There are limits, of course. Judaism does not sanction treatments, medicines or procedures that are overly experimental or speculative. There must be a reasonable chance of success or benefit. Similarly, a Jew is not allowed to undertake activities which clearly endanger health. The use of drugs, for example, is permitted in order to improve health or reduce pain; one is not required to suffer needlessly. However, the teachings of most authorities would prohibit the use of drugs taken for the purpose of providing a “high” or a mind-altering experience, because of the dangers involved to the user and others.

Judaism’s attitude towards a substance seems to be affected by when its danger was first perceived.

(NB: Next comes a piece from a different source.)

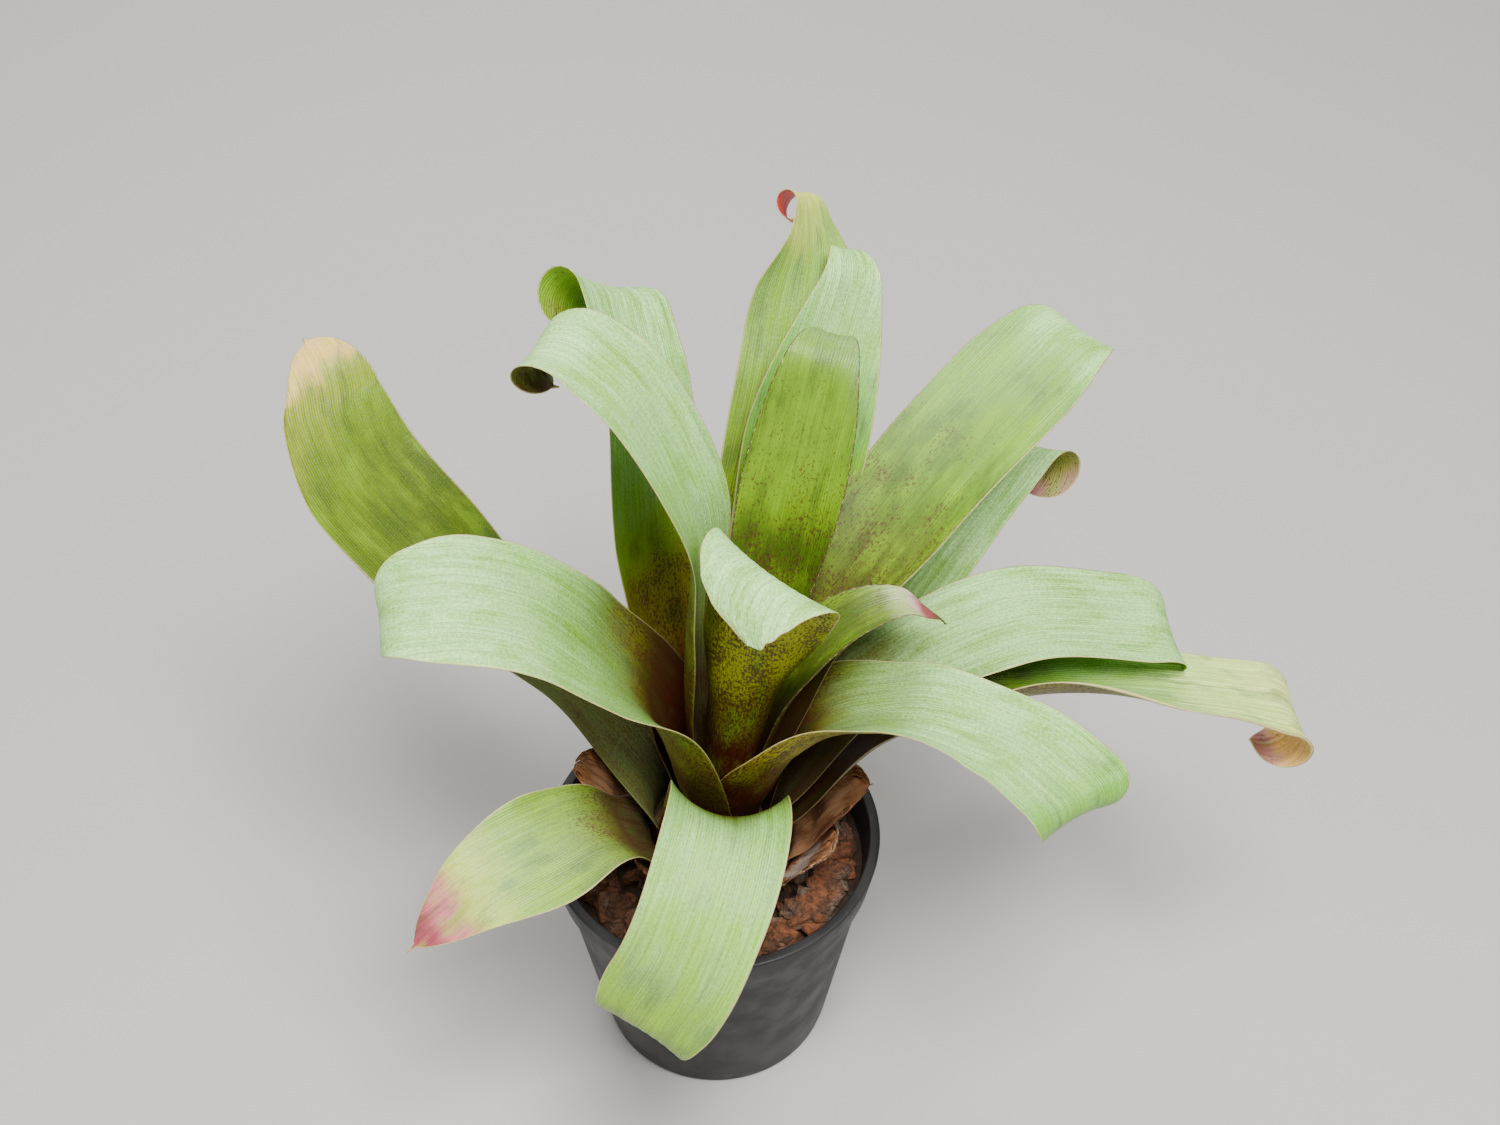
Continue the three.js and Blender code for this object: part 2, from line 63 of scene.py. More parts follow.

The biblical references to alcohol (Noah’s intoxication, Genesis 9:21; praise for the Nazirite who abstains from alcohol, Numbers 6:3-4) suggest an early awareness of its danger. (Note, however Psalm 104:15: “wine gladdens a person’s heart.”)

Judaism’s response was to institutionalize the use of alcohol at moderate levels and in controlled circumstances, such as Kiddush (the prayer sanctifying the day) on Shabbat and festivals. The result seems to have been, until recently at least, a relatively low incidence of alcoholism within the Jewish community.

Smoking, on the other hand, has only recently been perceived as a serious danger; in prior centuries, it had even been praised. All rabbinical authorities today urge against it, but, because of its prevalence and the desire not to declare large number of Jews lawbreakers, only a few have actually ruled that smoking is a specific violation of Jewish law.